Even comparatively low-mass objects such as planets can produce a tiny by detectable lensing effect. As a planet passes in front of a star, it causes a minuscule distortion in that star's light, so that it appears fractionally brighter than usual as seen from Earth. This 'microlensing' phenomenon has been used as a technique to detect extrasolar planets in orbit around other stars, as well as rogue planets - those without their own parent star - as they affect the light of background stars far beyond. The same approach can be used to measure the gravitational effects of otherwise undetectable masses, such as that of dark matter.

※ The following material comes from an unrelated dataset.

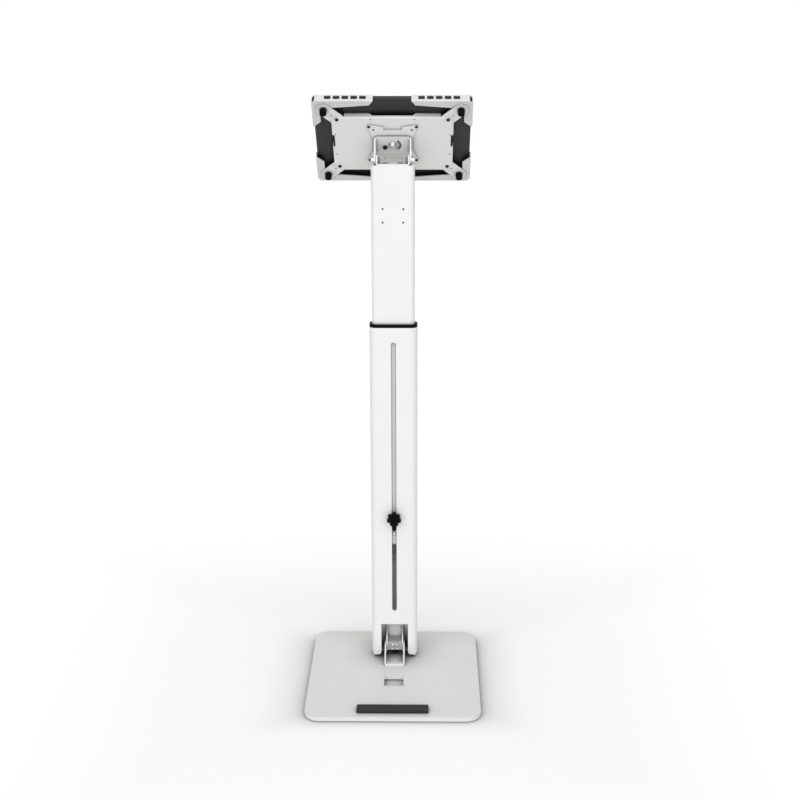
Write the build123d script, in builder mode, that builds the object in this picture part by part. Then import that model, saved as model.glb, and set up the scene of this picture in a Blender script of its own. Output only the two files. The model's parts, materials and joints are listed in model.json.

While the Sun's gravitational lensing effect was demonstrated as long ago as 1919, it was later calculated that the Sun could in theory be used as a true observational aid, giving rise to the possibility of constructing a 'solar gravitational lens' to observe distant objects with extreme precision. The technical challenges of such a project would be formidable, not least because the focal point of such a lens lies more than five hundred Astronomical Units from the Sun (some eighteen times more distant than Neptune). In principle, however, if an observing probe could be positioned at this immense distance, it would be able to use the Sun as a gravitational lens to produce observations of unprecedented detail.